Bir Harbiyeli ile Bahriyelinin imkânsız aşkını akıcı ve lirik bir dilde anlattığınız Yoldan Bir Haber isimli kitabınız Alaska Yayınları’ndan çıktı, tebrik ederiz. Kitabınızda okuyucularınızı ne gibi sürprizler bekliyor
Teşekkür ederim. Bu hikâyenin akışı yoğun ve Foça'da başlayan hikâye Barlas’ın eğitiminin bitmesi ile başlayan ayrılık ve aradan geçen iki yıl sonra Gizemin bir deniz subayı olarak İzmir'e atanmasıyla aşkın küllerinden yeniden doğmasını sağlayacak. “Bir aşk sevgiden, sabırdan, başka ne ister ki” sorusunun yanıtını verecektir sizlere. Azmin, başarını ve sabrın sonucunda yolların da insanlara sunacağı bir birlikteliğini olduğunu, verecektir, sizlere.
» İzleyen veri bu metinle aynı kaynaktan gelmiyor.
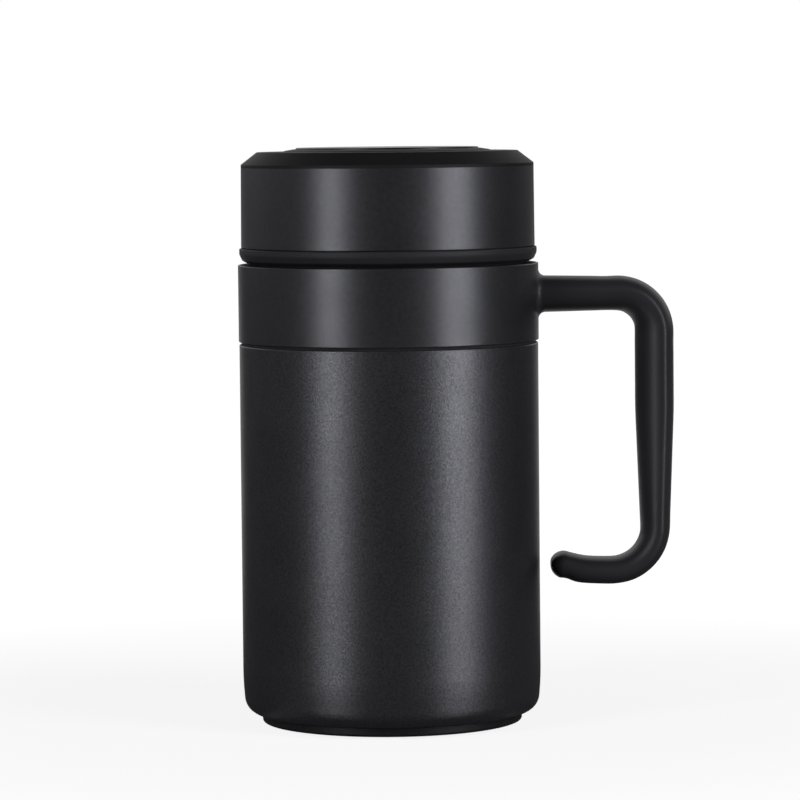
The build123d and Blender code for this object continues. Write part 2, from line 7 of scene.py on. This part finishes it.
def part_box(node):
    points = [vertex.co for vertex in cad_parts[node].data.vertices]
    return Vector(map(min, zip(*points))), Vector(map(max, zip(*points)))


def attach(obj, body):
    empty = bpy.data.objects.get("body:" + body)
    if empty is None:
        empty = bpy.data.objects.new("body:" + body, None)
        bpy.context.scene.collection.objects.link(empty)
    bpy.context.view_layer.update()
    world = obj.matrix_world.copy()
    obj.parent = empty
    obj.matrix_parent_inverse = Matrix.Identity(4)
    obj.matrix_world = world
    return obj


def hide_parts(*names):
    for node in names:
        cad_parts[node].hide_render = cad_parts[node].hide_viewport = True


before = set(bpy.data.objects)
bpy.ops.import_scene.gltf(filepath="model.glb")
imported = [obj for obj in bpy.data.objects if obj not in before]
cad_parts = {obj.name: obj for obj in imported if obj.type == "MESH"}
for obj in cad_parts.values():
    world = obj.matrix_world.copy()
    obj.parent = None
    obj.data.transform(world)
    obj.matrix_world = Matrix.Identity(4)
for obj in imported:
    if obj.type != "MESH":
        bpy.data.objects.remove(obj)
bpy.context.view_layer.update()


# --- Studio --------------------------------------------------------------------------------
# A pale table runs into a white backdrop. Two tall strip softboxes, left and right of the camera,
# draw the two long reflections on the mug, and a wide weak one lights its left edge. The rest of
# the room is dim.

studio = bpy.context.scene
studio.view_settings.view_transform = "Standard"


def link_up(tree, *pairs):
    """Link pairs of (node, output) and (node, input)."""
    for (source, output), (target, socket) in pairs:
        tree.links.new(source.outputs[output], target.inputs[socket])


def band_share(tree, value, low, full):
    """Rise smoothly from 0 at low to 1 at full; full below low makes it fall."""
    share = tree.nodes.new("ShaderNodeMapRange")
    share.interpolation_type = "SMOOTHSTEP"
    share.inputs["From Min"].default_value = low
    share.inputs["From Max"].default_value = full
    tree.links.new(value, share.inputs["Value"])
    return share.outputs["Result"]


def maths(tree, operation, first, second=None):
    """A maths node on sockets or numbers."""
    node = tree.nodes.new("ShaderNodeMath")
    node.operation = operation
    for index, value in enumerate((first, second)):
        if isinstance(value, (int, float)):
            node.inputs[index].default_value = value
        elif value is not None:
            tree.links.new(value, node.inputs[index])
    return node.outputs["Value"]


def white_share(tree, mirrored):
    """1 for what the eye or clear glass sees, and the mirrored share for reflections."""
    rays = tree.nodes.new("ShaderNodeLightPath").outputs
    in_view = maths(tree, "MAXIMUM", rays["Is Camera Ray"], rays["Is Transmission Ray"])
    in_mirror = maths(tree, "MULTIPLY", rays["Is Glossy Ray"], mirrored)
    return maths(tree, "MAXIMUM", in_view, in_mirror)


# Mirror-like parts see the white backdrop where it hangs, above and behind the mug.
room = bpy.data.worlds.new("dim_room")
studio.world = room
room.use_nodes = True
room_tree = room.node_tree
room_tree.nodes.clear()
room_direction = room_tree.nodes.new("ShaderNodeTexCoord")
room_axes = room_tree.nodes.new("ShaderNodeSeparateXYZ")
link_up(room_tree, ((room_direction, "Generated"), (room_axes, "Vector")))
behind = band_share(room_tree, room_axes.outputs["Y"], 0.45, 0.8)
above_mug = band_share(room_tree, room_axes.outputs["Z"], 0.03, 0.12)
below_top = band_share(room_tree, room_axes.outputs["Z"], 0.8, 0.5)
backdrop_height = maths(room_tree, "MULTIPLY", above_mug, below_top)
backdrop_share = maths(room_tree, "MULTIPLY", behind, backdrop_height)
room_light = room_tree.nodes.new("ShaderNodeBackground")
room_light.inputs["Color"].default_value = (0.078, 0.078, 0.08, 1)
white_light = room_tree.nodes.new("ShaderNodeBackground")
white_light.inputs["Color"].default_value = (1, 1, 1, 1)
room_mix = room_tree.nodes.new("ShaderNodeMixShader")
room_out = room_tree.nodes.new("ShaderNodeOutputWorld")
room_tree.links.new(white_share(room_tree, backdrop_share), room_mix.inputs["Fac"])
link_up(
    room_tree,
    ((room_light, "Background"), (room_mix, 1)),
    ((white_light, "Background"), (room_mix, 2)),
    ((room_mix, "Shader"), (room_out, "Surface")),
)

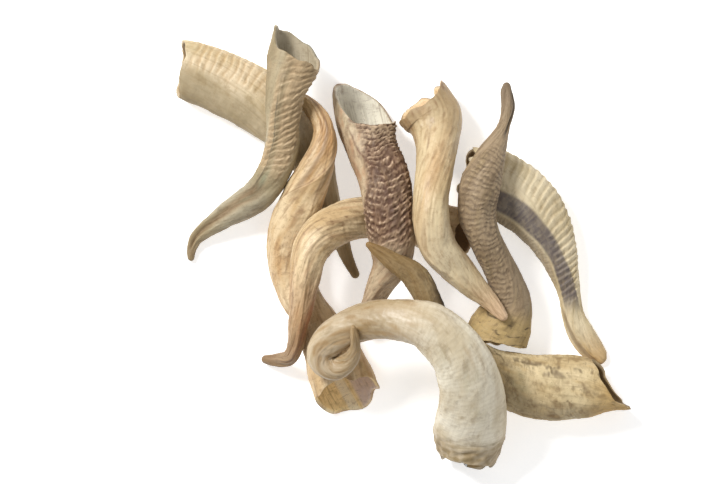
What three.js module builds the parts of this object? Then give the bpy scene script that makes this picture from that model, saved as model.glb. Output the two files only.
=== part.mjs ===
// A heap of ten raw ram's horns, the blanks that shofars are made from.
// Each horn is one hollow, twisted, tapering sheath with a closed tip and an open, broken base.
// Millimetres, +Z up. The floor is z = 0 and the origin is at the middle of the heap's footprint.
import { BufferAttribute, BufferGeometry, CatmullRomCurve3, Group, Mesh } from 'three';
import { MeshStandardMaterial, Vector3 } from 'three';

const FLOOR = 0;
const AROUND = 16; // facets round a horn
const RING_SPACING = 12; // outer rings, mean distance along a horn
const RING_CROWDING = 1.2; // above 1 sets the rings closer together towards the tip
const CAVITY_RINGS = 7; // rings of the hollow, mouth to bottom
const TIP_RINGS = 2; // rings of the rounded tip
const WALL = 3.4; // thickness of the horn at its rim
const KEEL = 0.055; // how far the front edge stands out, as a share of the radius
const KEEL_HALF_ANGLE = 0.55; // radians
const ARC_STEPS = 600; // steps used to measure a route's length
const DEGREE = Math.PI / 180;
const UP = new Vector3(0, 0, 1);

// One row for each horn. A station is [x, y, z, width, height, twist]: the middle of the horn, its
// size across and through, and the angle in degrees of its front edge, from the base to the tip.
// The rim is a list of [waves, depth, angle]: how many times round, how deep it is broken away, and
// where it is deepest. The hollow is the share of the length that is open inside.
const HORNS = [
  {
    name: 'pale_back_horn', colour: 0xd8c79c, roughness: 0.55, hollow: 0.5,
    rim: [[1, 15, 165], [3, 3, 40]],
    stations: [
      [-230, 183, 22, 50, 45, 0], [-212, 176, 22, 58, 46, 2], [-181, 164, 21, 61, 45, 10],
      [-148, 147, 21, 61, 44, 20], [-116, 122, 20, 54, 40, 35], [-92, 90, 19, 43, 34, 50],
      [-79, 53, 15, 30, 26, 65], [-66, 20, 12, 20, 19, 85], [-57, -6, 9, 13, 12, 100],
      [-46, -30, 6, 8, 8, 110],
    ],
  },
  {
    name: 'striped_horn', colour: 0xb9ad92, roughness: 0.5, hollow: 0.5,
    rim: [[1, 6, 150], [4, 2, 0]],
    stations: [
      [57, 80, 23, 44, 44, 0], [70, 74, 23, 52, 47, 2], [96, 62, 22, 64, 48, 8], [122, 44, 21, 62, 45, 16],
      [141, 22, 19, 52, 38, 28], [153, -2, 16, 40, 30, 42], [161, -26, 13, 29, 24, 60],
      [166, -46, 11, 22, 18, 80], [169, -65, 9, 22, 15, 100], [177, -84, 8, 26, 13, 120],
      [188, -100, 6, 24, 11, 135], [198, -109, 5, 16, 9, 145], [203, -112, 4, 8, 7, 150],
    ],
  },
  {
    name: 'amber_long_horn', colour: 0xd4b283, roughness: 0.5, hollow: 0.48,
    rim: [[1, 34, 75], [5, 4, 70], [2, 3, 20]],
    stations: [
      [-45, -165, 23, 58, 50, 0], [-52, -150, 23, 62, 50, 2], [-62, -127, 23, 62, 50, 8],
      [-74, -97, 24, 52, 46, 20], [-92, -65, 21, 40, 40, 35], [-106, -40, 18, 42, 38, 50],
      [-111, -12, 20, 48, 36, 65], [-110, 18, 28, 48, 35, 80], [-100, 48, 40, 42, 33, 100],
      [-88, 76, 50, 35, 28, 120], [-80, 100, 53, 25, 21, 140], [-80, 120, 51, 20, 16, 160],
      [-91, 139, 47, 16, 13, 180], [-104, 148, 44, 12, 11, 195], [-115, 147, 41, 7, 7, 205],
    ],
  },
  {
    name: 'arched_horn', colour: 0xc9ae82, roughness: 0.5, hollow: 0.46,
    rim: [[1, 24, 65], [3, 3, 10]],
    stations: [
      [76, 8, 20, 52, 43, 0], [63, 12, 20, 52, 43, 2], [36, 20, 19, 49, 41, 8], [7, 28, 19, 46, 39, 18],
      [-23, 31, 27, 42, 36, 30], [-52, 28, 43, 41, 34, 45], [-76, 17, 58, 41, 32, 60],
      [-91, -1, 66, 37, 30, 75], [-97, -27, 66, 31, 26, 90], [-100, -52, 62, 25, 22, 105],
      [-104, -77, 53, 20, 18, 120], [-107, -96, 41, 16, 15, 135], [-113, -109, 28, 15, 13, 150],
      [-126, -112, 15, 13, 11, 165], [-141, -111, 6, 7, 7, 175],
    ],
  },
  {
    name: 'ridged_brown_horn', colour: 0xa98d78, roughness: 0.6, hollow: 0.5,
    rim: [[1, 58, 42], [3, 4, 100]],
    stations: [
      [-43, 170, 22, 50, 46, 0], [-42, 156, 23, 56, 49, 2], [-38, 128, 27, 58, 48, 10],
      [-31, 98, 38, 50, 44, 20], [-19, 68, 56, 51, 41, 35], [-14, 38, 66, 49, 38, 50],
      [-11, 10, 66, 47, 36, 65], [-12, -14, 58, 38, 31, 85], [-21, -33, 48, 28, 24, 100],
      [-30, -51, 39, 21, 18, 115], [-38, -66, 31, 15, 13, 130], [-45, -79, 24, 7, 8, 140],
    ],
  },
  {
    name: 'torn_base_horn', colour: 0xb59c6e, roughness: 0.6, hollow: 0.46,
    rim: [[1, 46, 162], [2, 6, 150], [5, 3, 20]],
    stations: [
      [236, -154, 20, 12, 28, 0], [216, -149, 22, 26, 40, 2], [196, -142, 24, 50, 50, 4],
      [172, -138, 24, 62, 51, 8], [142, -138, 23, 64, 49, 14], [112, -133, 26, 58, 42, 24],
      [84, -121, 32, 46, 35, 38], [57, -101, 45, 36, 28, 52], [36, -76, 61, 28, 22, 68],
      [24, -50, 71, 25, 19, 85], [11, -28, 79, 26, 16, 100], [-9, -14, 86, 19, 11, 115],
      [-25, -3, 88, 11, 8, 125], [-37, 5, 88, 5, 5, 130],
    ],
  },
  {
    name: 'grey_twisted_horn', colour: 0xa18f78, roughness: 0.62, hollow: 0.42,
    rim: [[1, 8, 100], [5, 2, 30]],
    stations: [
      [92, -100, 20, 56, 44, 0], [94, -90, 21, 61, 44, 2], [100, -74, 25, 58, 42, 10],
      [106, -55, 31, 44, 36, 25], [102, -35, 39, 35, 31, 45], [92, -12, 47, 32, 29, 65],
      [80, 11, 56, 33, 29, 85], [73, 35, 62, 37, 30, 105], [75, 60, 64, 40, 31, 125],
      [84, 85, 60, 32, 26, 150], [93, 105, 53, 20, 17, 175], [100, 122, 46, 12, 12, 200],
      [104, 140, 38, 13, 9, 220], [103, 156, 31, 11, 8, 235], [103, 165, 28, 6, 5, 245],
    ],
  },
  {
    name: 'cream_horn', colour: 0xd8c6a0, roughness: 0.45, hollow: 0.46,
    rim: [[1, 10, 100], [3, 3, 60]],
    stations: [
      [12, 150, 30, 57, 50, 0], [18, 143, 31, 59, 50, 2], [29, 129, 34, 57, 46, 10],
      [33, 115, 41, 48, 42, 22], [33, 96, 54, 40, 37, 35], [30, 72, 69, 37, 34, 50],
      [27, 48, 79, 35, 32, 65], [28, 23, 81, 36, 32, 80], [35, 0, 75, 36, 30, 95],
      [51, -18, 66, 33, 25, 110], [67, -35, 59, 27, 20, 125], [82, -49, 55, 19, 14, 140],
      [94, -62, 54, 14, 10, 150], [102, -71, 54, 7, 6, 160],
    ],
  },
  {
    name: 'front_horn', colour: 0xe0d6bd, roughness: 0.42, hollow: 0.45,
    rim: [[1, 8, 100], [3, 4, 60], [5, 2, 10]],
    stations: [
      [62, -220, 22, 46, 50, 0], [65, -206, 23, 58, 52, 2], [67, -182, 36, 70, 52, 6],
      [69, -157, 62, 66, 50, 12], [65, -131, 84, 61, 47, 20], [53, -103, 98, 55, 43, 30],
      [28, -79, 104, 49, 38, 42], [6, -72, 101, 43, 34, 55], [-18, -70, 92, 39, 31, 70],
      [-43, -74, 80, 37, 28, 85], [-66, -85, 71, 34, 25, 105], [-80, -100, 64, 31, 22, 125],
      [-79, -113, 61, 28, 19, 150], [-67, -118, 62, 24, 16, 175], [-54, -111, 70, 17, 13, 195],
      [-48, -99, 83, 11, 10, 205], [-48, -87, 95, 8, 8, 215], [-50, -76, 101, 4, 5, 220],
    ],
  },
  {
    name: 'twisted_left_horn', colour: 0xa69d85, roughness: 0.6, hollow: 0.42,
    rim: [[1, 42, 35], [3, 5, 110], [5, 2, 0]],
    stations: [
      [-108, 226, 58, 36, 42, 0], [-108, 212, 60, 44, 44, 2], [-109, 186, 63, 52, 43, 10],
      [-116, 158, 66, 41, 36, 25], [-119, 130, 60, 34, 31, 45], [-120, 103, 52, 34, 28, 65],
      [-128, 76, 45, 32, 27, 85], [-143, 54, 34, 32, 26, 105], [-166, 39, 22, 27, 22, 130],
      [-190, 23, 14, 19, 16, 155], [-205, 11, 9, 13, 12, 175], [-211, -1, 6, 9, 9, 190],
      [-212, -13, 4, 6, 6, 200],
    ],
  },
];

// Distance along a route, its two directions across, and the horn's size and twist there.
function follow(horn) {
  const route = new CatmullRomCurve3(
    horn.stations.map((s) => new Vector3(s[0], s[1], s[2])), false, 'catmullrom', 0.5);
  const girth = new CatmullRomCurve3(
    horn.stations.map((s) => new Vector3(s[3], s[4], s[5])), false, 'catmullrom', 0.5);
  route.arcLengthDivisions = ARC_STEPS;
  const length = route.getLength();
  const at = (distance) => {
    const t = route.getUtoTmapping(Math.min(distance / length, 1));
    const along = route.getTangent(t);
    const side = new Vector3().crossVectors(UP, along).normalize();
    const top = new Vector3().crossVectors(along, side);
    return { middle: route.getPoint(t), side, top, size: girth.getPoint(t) };
  };
  return { length, at };
}

// How far the rim is broken back at an angle round the horn.
function brokenBack(horn, angle) {
  return horn.rim.reduce((sum, [waves, depth, deepest]) => (
    sum + depth * (0.5 + 0.5 * Math.cos(waves * (angle - deepest * DEGREE)))), 0);
}

// The section is an ellipse with a soft keel along the front edge. The scale shrinks it for the tip,
// and the inset moves it inwards for the hollow.
function sectionPoint(place, turn, scale, inset) {
  const { middle, side, top, size } = place;
  const angle = turn + size.z * DEGREE;
  const keel = 1 + KEEL * Math.exp(-((Math.atan2(Math.sin(turn), Math.cos(turn)) / KEEL_HALF_ANGLE) ** 2));
  const across = (size.x / 2) * keel * scale - inset;
  const through = (size.y / 2) * keel * scale - inset;
  return middle.clone()
    .addScaledVector(side, Math.max(across, 0) * Math.cos(angle))
    .addScaledVector(top, Math.max(through, 0) * Math.sin(angle));
}

function ring(path, horn, distanceAt, scale, insetAt) {
  const points = [];
  for (let i = 0; i < AROUND; i += 1) {
    const turn = (i / AROUND) * 2 * Math.PI;
    const rough = path.at(0).size.z * DEGREE + turn;
    const distance = distanceAt(brokenBack(horn, rough));
    const place = path.at(distance);
    const point = sectionPoint(place, turn, scale, insetAt(place.size));
    point.z = Math.max(point.z, FLOOR);
    points.push(point);
  }
  return points;
}

// Rings from the rim down the outside to the tip, and from the bottom of the hollow back to the rim.
function hornGeometry(horn) {
  const path = follow(horn);
  const tipSize = path.at(path.length).size;
  const tipLength = (tipSize.x + tipSize.y) / 4;
  const straight = path.length - tipLength;
  const outerCount = Math.round(straight / RING_SPACING);
  const rings = [];
  for (let i = CAVITY_RINGS; i >= 0; i -= 1) {
    const share = i / (CAVITY_RINGS + 1);
    const depth = share * horn.hollow * path.length;
    const narrowing = 1 - Math.sqrt(1 - share ** 2);
    const inset = (size) => WALL + narrowing * (Math.min(size.x, size.y) / 2 - WALL);
    rings.push(ring(path, horn, (cut) => cut * (1 - share) + depth, 1, inset));
  }
  for (let i = 0; i <= outerCount; i += 1) {
    const share = 1 - (1 - i / outerCount) ** RING_CROWDING;
    rings.push(ring(path, horn, (cut) => cut + (straight - cut) * share, 1, () => 0));
  }
  for (let i = 1; i <= TIP_RINGS; i += 1) {
    const bend = (i / (TIP_RINGS + 1)) * (Math.PI / 2);
    rings.push(ring(path, horn, () => straight + tipLength * Math.sin(bend), Math.cos(bend), () => 0));
  }
  return closedLoft(path.at(horn.hollow * path.length).middle, rings, path.at(path.length).middle);
}

// Joins rings of equal count into one closed body with a point at each end.
function closedLoft(first, rings, last) {
  const vertices = [first, ...rings.flat(), last];
  const end = vertices.length - 1;
  const index = [];
  for (let i = 0; i < AROUND; i += 1) {
    const next = (i + 1) % AROUND;
    index.push(0, 1 + next, 1 + i);
    for (let r = 0; r < rings.length - 1; r += 1) {
      const here = 1 + r * AROUND;
      const there = here + AROUND;
      index.push(here + i, there + next, there + i, here + i, here + next, there + next);
    }
    const rim = 1 + (rings.length - 1) * AROUND;
    index.push(rim + i, rim + next, end);
  }
  const geometry = new BufferGeometry();
  geometry.setAttribute('position', new BufferAttribute(
    new Float32Array(vertices.flatMap((v) => v.toArray())), 3));
  geometry.setIndex(index);
  geometry.computeVertexNormals();
  return geometry;
}

const heap = new Group();
for (const horn of HORNS) {
  const material = new MeshStandardMaterial({
    color: horn.colour, roughness: horn.roughness, metalness: 0,
  });
  const mesh = new Mesh(hornGeometry(horn), material);
  mesh.name = horn.name;
  heap.add(mesh);
}

export default heap;
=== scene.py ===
# %% [markdown]
# # A heap of shofar blanks
# A shofar starts as a ram's horn: a hollow sheath of keratin that grew over a core of bone. It tapers, it
# twists about its own length, it is crossed by growth ridges, and its base is broken and ragged where it
# left the skull. Ten such horns lie over one another here. Each one is a single surface, so each one is
# worked out as a single formula: a section carried along a path, with relief pushed out of it.

# %% Load the frame
import bpy
import numpy as np
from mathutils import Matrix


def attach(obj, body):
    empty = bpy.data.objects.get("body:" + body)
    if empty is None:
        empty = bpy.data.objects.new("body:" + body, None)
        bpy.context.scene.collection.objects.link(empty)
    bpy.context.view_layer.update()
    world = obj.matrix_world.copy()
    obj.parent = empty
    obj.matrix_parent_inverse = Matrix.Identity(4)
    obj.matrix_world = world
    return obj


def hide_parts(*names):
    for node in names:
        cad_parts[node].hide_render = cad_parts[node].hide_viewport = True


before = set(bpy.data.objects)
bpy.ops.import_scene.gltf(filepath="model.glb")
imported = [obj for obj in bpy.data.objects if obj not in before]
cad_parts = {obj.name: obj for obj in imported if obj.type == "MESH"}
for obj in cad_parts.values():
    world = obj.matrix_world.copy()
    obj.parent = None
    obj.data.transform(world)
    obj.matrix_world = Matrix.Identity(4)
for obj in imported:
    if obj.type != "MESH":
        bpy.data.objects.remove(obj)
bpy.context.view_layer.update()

# %% [markdown]
# ## The route of each horn
# A horn's shape is settled by a few stations from its base to its tip. Each station says where the middle
# of the horn is, how wide and how high it is there, and how far its front edge has turned about it. The
# list could be a curve object with a bevel, but a bevel is round and even, and a horn is neither, so the
# stations stay numbers that a function can blend.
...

Başucu yazar ve kitaplarınız nelerdir? yazarların ve kitabın hayatınızda nasıl bir etkisi oldu?
Yazdığım tür açısından kendimi gördüğüm herhangi bir yazar olmadı. Ancak hayatıma ışık tutan ve yolunda “daima ileri parolası olarak” Mustafa Kemal ATATÜRK oldu. Beni en çok etkileyip, defalarca okumaktan, bıkmadığım ve her okuduğumda bana ayrı bir şey çağrıştıran Gençliğe Hitabesi oldu. Özelikle de Gençliğe hitabe ’de yer alan Ey Türk istikbalinin evladı! İşte, bu ahval ve şeriat içinde dahi vazifen Türk İstiklal ve cumhuriyetini kurtarmaktır. Muhtaç olduğun kudret damarlarındaki asil kanda mevcuttur. Sözünden yola çıkarak insanların sahip olduğu kudretin damarlarındaki asil kanda mevcut olduğunu ve bunu ancak kişilerin kendinde öngörerek hissederek yola girmeleri gerektiğini sunuyor, bizlere.
Üzerinde çalıştığınız yeni bir kitabınız var mı okuyucularınıza ipucu verir misiniz?
Hayat sürprizlerle dolu beklemede kalın.
Son olarak okuyuculara söylemek istediğiniz bir şey var mı?
Umut etmekten ve hayal kurmaktan asla vazgeçmesinler, her şeyin başı umut her adımı ilki hayal ile olur. Bir kitapta geçtiği gibi “umut karın doyurmaz ama insanı ayakta tutar” Bizler her ne kadar hayal kurup da bir yol çizersek hayatın da bizlere sunacaklarının olacağını unutmamalıyız. Planlı ve düzen doğrultusun da olan insan, er ya da geç hedeflediğine ulaşır. Sadece inanmaktan ve neyi istediklerini bilmekten vazgeçmesinler. Her adım bir hayalle başlar diyerek okuyucularıma iyi okumalar size de bu keyifli röportajımızdan dolayı teşekkür ederim.